= Mitch Korn =

American ice hockey player and coach

Mitch Korn (born September 16, 1957 in the Bronx, New York), is a professional ice hockey goaltending coach and former goaltender. Korn is currently the director of goaltending for the Nashville Predators of the NHL. Korn was previously the director of goaltending for the New York Islanders of the National Hockey League (NHL). Prior to the Islanders, Korn spent four seasons as the goaltending coach of the Washington Capitals and 16 years as the goaltending coach for the Nashville Predators under head coach Barry Trotz.

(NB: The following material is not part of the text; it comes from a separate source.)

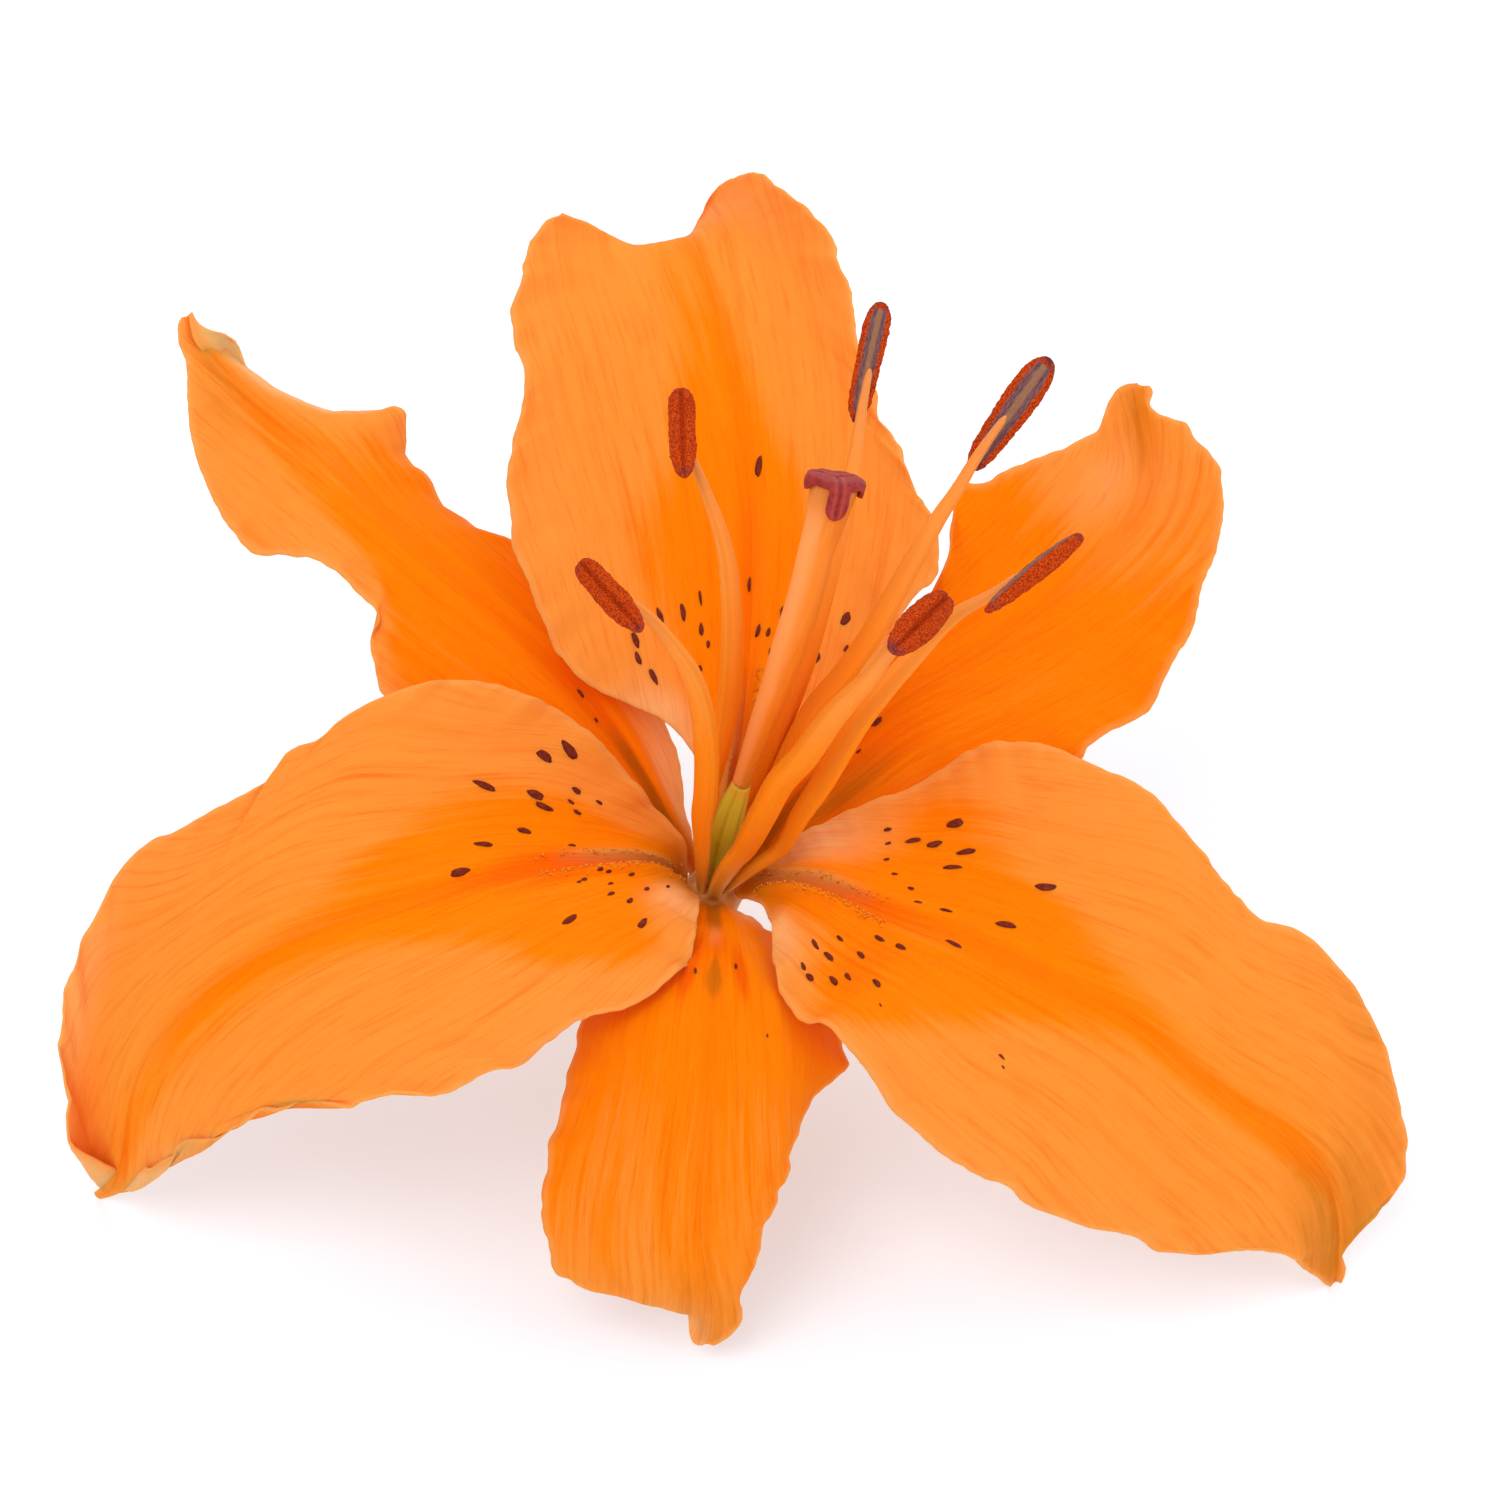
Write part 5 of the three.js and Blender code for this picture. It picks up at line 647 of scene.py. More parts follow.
# Colour zones of the inner faces. flame: rows (u, from v, to v, strength) of the deep orange area that frays
# along the veins; pale, deep and the olive-brown shade patches: soft patches (u, v, reach in u, reach in v, strength).
# The olive-brown patches are painted shade at the blade bases, under the stamens and at the curled tips; on the bottom
# sepal they also draw its real olive nectar drop.
ZONES = {
    "petal_lower_left": {
        "flame": [(0, -1.2, 1.2, 1), (0.06, -1.0, 0.8, 1), (0.10, -0.58, 0.48, 1), (0.17, -0.62, 0.66, 1), (0.23, -0.66, 0.92, 1), (0.30, -0.64, 0.72, 1),
                  (0.36, -0.60, 0.40, 1), (0.42, -0.55, 0.18, 0.95), (0.5, -0.16, 0.16, 0.65), (0.6, -0.07, 0.16, 0.62), (0.75, -0.08, 0.22, 0.5), (0.9, -0.14, 0.16, 0.5), (1, -0.1, 0.1, 0.3)],
        "pale": [(0.09, 0.8, 0.06, 0.35, 0.9), (0.90, 0.65, 0.07, 0.3, 0.9), (0.9, -0.9, 0.12, 0.35, 0.5)],
        "deep": [(0.20, 0.02, 0.09, 0.22, 0.85), (0.30, 0.0, 0.08, 0.10, 0.3), (0.86, 0.03, 0.10, 0.10, 0.4)],
        "shade_and_nectar_drop": [(0.03, 0.0, 0.06, 1.0, 0.3), (0.93, 0.05, 0.07, 0.3, 0.2)]},
    "petal_lower_right": {
        "flame": [(0, -1.2, 1.2, 1), (0.06, -0.9, 0.9, 1), (0.12, -0.55, 0.55, 1), (0.17, -0.38, 0.38, 1), (0.22, -0.5, 0.85, 1), (0.27, -0.92, 1.1, 1), (0.32, -0.86, 0.86, 1),
                  (0.38, -0.52, 0.44, 1), (0.44, -0.34, 0.20, 0.95), (0.5, -0.2, 0.13, 0.85), (0.6, -0.12, 0.10, 0.7), (0.8, -0.12, 0.12, 0.7), (0.9, -0.1, 0.1, 0.5), (1, -0.1, 0.1, 0.3)],
        "pale": [(0.12, -0.85, 0.09, 0.36, 1.3), (0.13, 0.85, 0.05, 0.25, 0.8)],
        "deep": [(0.20, 0.0, 0.11, 0.18, 0.7), (0.24, 0.5, 0.05, 0.25, 0.5), (0.86, 0.0, 0.12, 0.12, 0.5)],
        "shade_and_nectar_drop": [(0.10, 0.0, 0.10, 0.6, 0.38), (0.22, 0.0, 0.10, 0.12, 0.25), (0.94, 0.0, 0.17, 1.4, 0.66)]},
    "petal_top": {
        "flame": [(0, -1.2, 1.2, 1), (0.12, -1.1, 1.2, 1), (0.17, -0.92, 1.1, 1), (0.23, -0.76, 0.45, 1), (0.3, -0.62, 0.38, 1), (0.4, -0.58, 0.38, 1), (0.46, -0.42, 0.24, 1),
                  (0.5, -0.32, 0.10, 1), (0.6, -0.24, 0.07, 0.75), (0.75, -0.26, 0.03, 0.50), (0.86, -0.22, 0.04, 0.28), (1, -0.1, 0.1, 0.1)],
        "pale": [(0.23, -0.95, 0.07, 0.2, 0.9), (0.72, 0.6, 0.2, 0.5, 0.15), (0.9, 0.6, 0.08, 0.4, 0.5)],
        "deep": [(0.20, 0.0, 0.16, 0.22, 0.25), (0.32, 0.0, 0.12, 0.06, 0.35), (0.38, -0.55, 0.12, 0.10, 0.25)],
        "shade_and_nectar_drop": [(0.04, 0.0, 0.10, 0.9, 0.30), (0.15, -0.05, 0.09, 0.42, 0.62)]},
    "sepal_upper_left": {
        "flame": [(0, -1.2, 1.2, 1), (0.1, -0.65, 1.2, 1), (0.17, -0.42, 1.2, 1), (0.3, -0.42, 1.2, 1), (0.38, -0.62, 1.1, 1), (0.45, -0.9, 0.9, 1), (0.55, -1.2, 0.66, 1),
                  (0.64, -1.2, 0.6, 0.92), (0.68, -1.0, 0.45, 0.6), (0.72, -0.5, 0.38, 0.5), (0.76, -0.15, 0.35, 0.5), (0.85, -0.05, 0.35, 0.5), (1, 0, 0.2, 0.2)],
        "pale": [(0.16, -1.0, 0.09, 0.42, 2.0), (0.30, -0.95, 0.06, 0.35, 0.8), (0.82, -0.95, 0.05, 0.42, 1.7), (0.90, -0.55, 0.06, 0.5, 1.0)],
        "deep": [(0.25, 0.0, 0.12, 0.22, 0.75), (0.82, 0.12, 0.10, 0.25, 0.35)],
        "shade_and_nectar_drop": [(0.05, 0.0, 0.07, 0.8, 0.2), (0.22, 0.1, 0.10, 0.25, 0.30), (0.90, 0.35, 0.10, 0.5, 0.42)]},
    "sepal_upper_right": {
        "flame": [(0, -1.2, 1.2, 1), (0.6, -1.2, 1.2, 1), (0.64, -1.1, 1.2, 0.92), (0.70, -0.5, 1.2, 0.48), (0.76, -0.2, 1.2, 0.34), (0.85, -0.35, 1.2, 0.28), (1, -0.6, 1.2, 0.2)],
        "pale": [(0.78, -0.55, 0.10, 0.4, 0.5), (0.86, 0.2, 0.08, 0.5, 0.35)],
        "deep": [(0.22, 0.3, 0.12, 0.4, 0.55), (0.45, -0.05, 0.18, 0.15, 0.3), (0.4, 0.4, 0.15, 0.25, 0.3)],
        "shade_and_nectar_drop": [(0.10, 0.5, 0.12, 0.5, 0.35), (0.21, 0.50, 0.09, 0.26, 0.55), (0.97, 0.0, 0.14, 1.2, 0.5)]},
    "sepal_bottom": {
        "flame": [(0, -1.2, 1.2, 1), (0.42, -1.2, 1.2, 1), (0.48, -1.0, 1.2, 0.95), (0.54, -1.2, 1.2, 0.86), (0.6, -1.2, 1.2, 0.68), (0.7, -1.2, 1.2, 0.6), (0.8, -1.2, 1.2, 0.52), (0.88, -1.0, 1.1, 0.42), (1, -0.5, 0.5, 0.2)],
        "pale": [(0.98, -0.5, 0.09, 0.8, 0.7), (0.12, 0.9, 0.06, 0.4, 0.9), (0.22, 0.0, 0.06, 0.14, 0.55)],
        "deep": [(0.28, 0.0, 0.10, 0.35, 0.5), (0.345, 0.24, 0.07, 0.07, 0.9), (0.345, -0.24, 0.07, 0.07, 0.9), (0.72, 0.62, 0.12, 0.12, 0.35), (0.66, -0.25, 0.12, 0.07, 0.3)],
        "shade_and_nectar_drop": [(0.05, 0.0, 0.10, 0.9, 0.35), (0.16, 0.0, 0.08, 0.35, 0.22), (0.366, 0.0, 0.034, 0.085, 1.0), (0.335, 0.0, 0.04, 0.045, 0.9), (0.97, 0.0, 0.16, 1.2, 0.45)]},
}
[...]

In April 2014, the Predators decided not to renew Trotz's coaching contract, which set to expire that summer. Korn's contract was also set to expire that summer (June 30), and he chose to continue his professional relationship with Trotz (with whom he had worked since 1998) over renewing his contract with the Predators. Korn followed Trotz to Washington and replaced incumbent goaltending coach Olaf Kölzig, who stayed on with the Capitals in an unspecified role. Ben Vanderklok replaced Korn as the Predators' goaltending coach.

==Playing career==
Korn played junior hockey for the Springfield Olympics (MA) and won a National Championship in 1976. He played college hockey at Kent State University while earning BS and MBA degrees there. [1]

==Coaching career==
Korn joined Miami University in January 1981 as assistant coach of the hockey team and ice arena administrator. During this period, Korn coached Steve McKichan, who, after a brief NHL career, eventually became the goaltending coach of the Toronto Maple Leafs.

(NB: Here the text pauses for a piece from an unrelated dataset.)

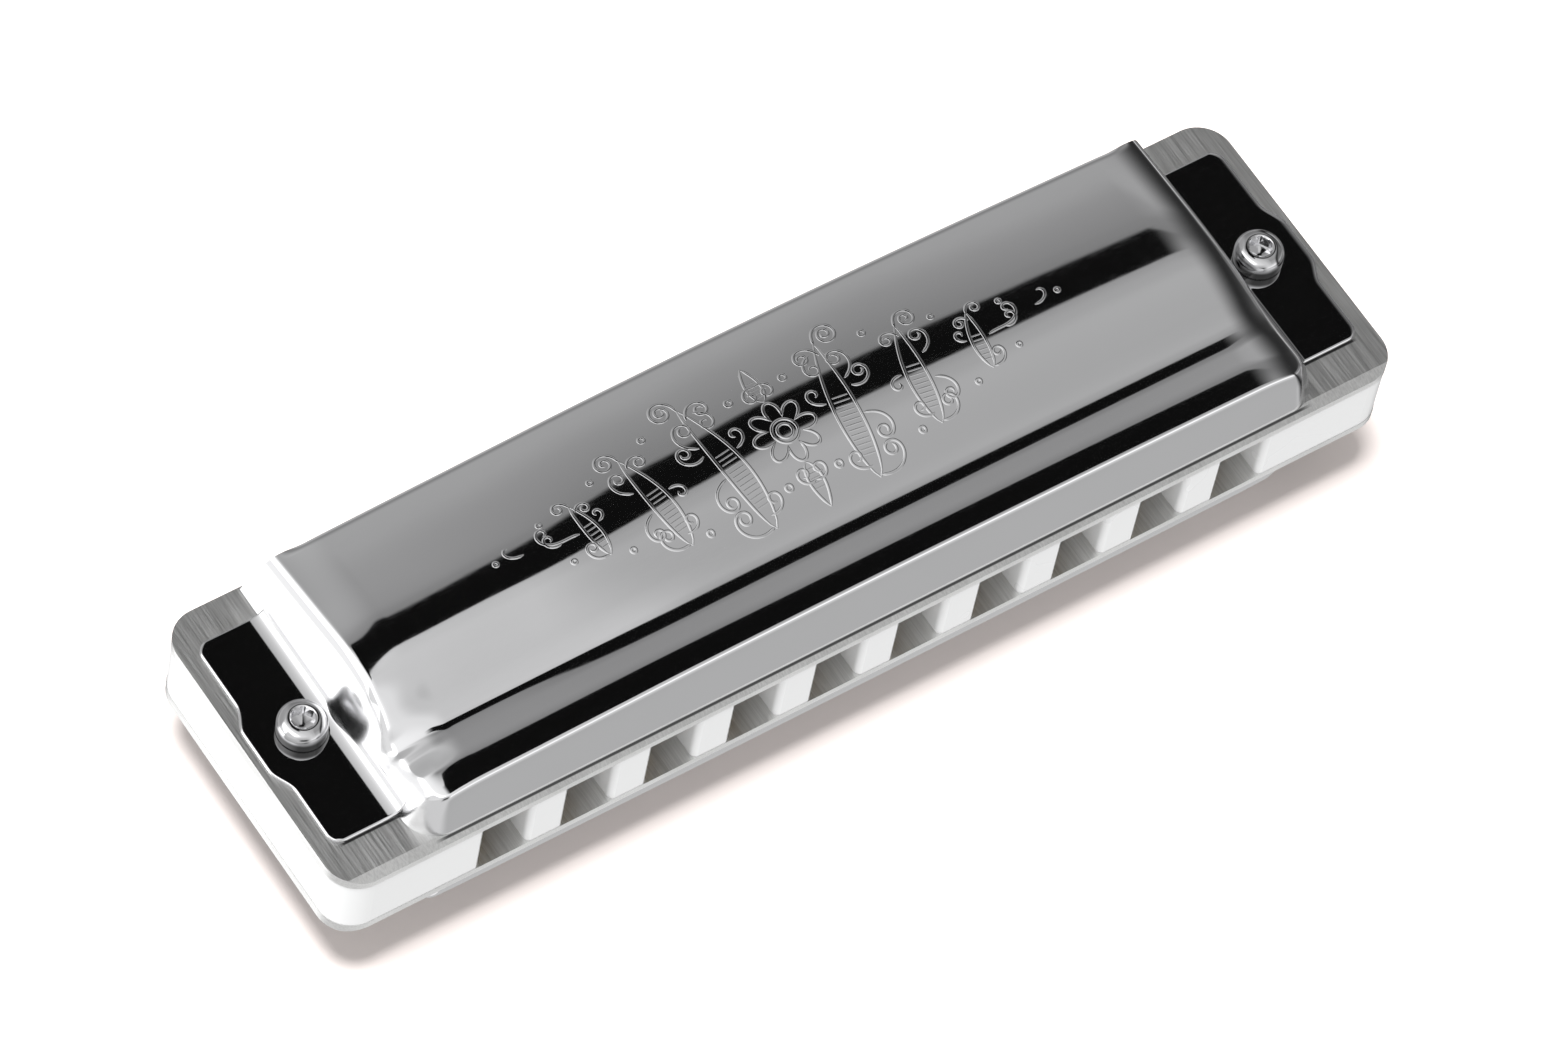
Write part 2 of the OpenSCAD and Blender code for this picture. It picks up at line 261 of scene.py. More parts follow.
def cover_metal(n, shader):
    """Polished sheet, duller on the end walls, where the press has stretched it."""
    polished((0.83, 0.83, 0.84), 0.035, 0.075, 0.0015)(n, shader)
    fine = shader.inputs["Roughness"].links[0].from_socket
    x = n.math("ABSOLUTE", n.axes()[0])
    wall_top, wall_foot = n.ramp(x, 41.6 * MM, 42.3 * MM), n.ramp(x, (FOLD_X + 0.1) * MM, (FOLD_X - 0.1) * MM)
    wall = n.math("MULTIPLY", wall_top, wall_foot)
    n.put(n.math("MULTIPLY_ADD", wall, 0.16, fine), shader.inputs["Roughness"])


STEEL = material("polished_steel", cover_metal)
SCREW_STEEL = material("screw_steel", screw_metal)
PLATE = material("plate_metal", plate_metal)
SMALL_SCREW = material("small_screw_steel", brushed((0.55, 0.55, 0.55), 0.004, 0.3, "X"))
BRASS = material("reed_brass", brushed((0.80, 0.58, 0.27), 0.003, 0.26))
RIVET_BRASS = material("rivet_brass", brushed((0.83, 0.62, 0.30), 0.003, 0.22, "X"))
COMB = material("comb_plastic", plastic((0.85, 0.853, 0.853), 0.22))


# ---------------------------------------------------------------- mesh building
def piece(name, verts, faces, look, sharp=40):
    """A mesh object from points in millimetres; edges sharper than the angle aren't smoothed."""
    mesh = bpy.data.meshes.new(name)
    mesh.from_pydata([(x * MM, y * MM, z * MM) for x, y, z in verts], [], faces)
    shape = bmesh.new()
    shape.from_mesh(mesh)
    bmesh.ops.remove_doubles(shape, verts=shape.verts, dist=1e-4 * MM)
    shape.to_mesh(mesh)
    shape.free()
    mesh.validate()
    mesh.materials.append(look)
    mesh.shade_smooth()
    mesh.set_sharp_from_angle(angle=rad(sharp))
    obj = bpy.data.objects.new(name, mesh)
    bpy.context.scene.collection.objects.link(obj)
    return obj


def finish_piece(obj, body, slot, *nodes):
    """Ties a piece to its body, and hides the CAD nodes that it replaces. The slot is not used."""
    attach(obj, body)
    if nodes:
        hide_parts(*nodes)
    return obj


class Shell:
    """Collects vertices and faces of a mesh."""

    def __init__(self):
        self.verts, self.faces = [], []

    def grid(self, rows, wrap=False, flip=False):
        """Adds a grid of points, rows[i][j]; wrap joins the last column to the first."""
        start, n = len(self.verts), len(rows[0])
        for row in rows:
            self.verts.extend(row)
        for i in range(len(rows) - 1):
            for j in range(n if wrap else n - 1):
                k = (j + 1) % n
                f = (start + i * n + j, start + i * n + k, start + (i + 1) * n + k, start + (i + 1) * n + j)
                self.faces.append(f[::-1] if flip else f)
        return start

    def sheet(self, rows, thickness, flip=False):
        """A closed sheet: the grid of points is its outer face, and the other face lies under it."""
        outer = np.array(rows, float)
        across, along = np.gradient(outer, axis=1), np.gradient(outer, axis=0)
        normal = np.cross(across, along)
        normal /= np.maximum(np.linalg.norm(normal, axis=2, keepdims=True), 1e-12)
        inner = outer - normal * thickness * (-1 if flip else 1)
        inner[..., 2] = np.maximum(inner[..., 2], 0.0)
        m, n = outer.shape[:2]
        a = self.grid(outer.tolist(), flip=flip)
        b = self.grid(inner.tolist(), flip=not flip)
        rim = [(0, j) for j in range(n)] + [(i, n - 1) for i in range(1, m)]
        rim += [(m - 1, j) for j in range(n - 2, -1, -1)] + [(i, 0) for i in range(m - 2, 0, -1)]
        for (i, j), (k, l) in zip(rim, rim[1:] + rim[:1]):
            f = (a + i * n + j, b + i * n + j, b + k * n + l, a + k * n + l)
            self.faces.append(f[::-1] if flip else f)

    def lathe(self, centre, rings, segments=96):
        """Rings of (radius, z), where a radius may be a function of the angle.
        An end closes on the axis if its radius is 0."""
        cx, cy = centre
        rows = []
        for radius, z in rings:
            row = []
            for j in range(segments):
                angle = 2 * math.pi * j / segments
                q = radius(angle) if callable(radius) else radius
                row.append((cx + q * math.cos(angle), cy + q * math.sin(angle), z))
            rows.append(row)
        self.grid(rows, wrap=True)


def hexagon(flats, turn=0.0):
    """Radius of a hexagon, by angle."""
    def radius(angle):
        t = (angle + turn) % (math.pi / 3) - math.pi / 6
        return flats / 2 / math.cos(t)
    return radius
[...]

Korn was hired by the Buffalo Sabres in 1991, where he coached Dominik Hašek to four Vezina Trophies (awarded to the NHL's best goaltender) and two Hart Memorial Trophies (awarded to the NHL's most valuable player in the regular season) over seven seasons. Korn later joined the Nashville Predators in 1998 as their goaltending coach.

During his career, Korn has coached a variety of NHL goaltenders, including Dominik Hašek, Thomas Greiss, Robin Lehner, Pekka Rinne, Grant Fuhr, Martin Biron, Tomáš Vokoun, Chris Mason, Philipp Grubauer, Semyon Varlamov, Vítek Vaněček, Dan Ellis, Ilya Sorokin and Braden Holtby.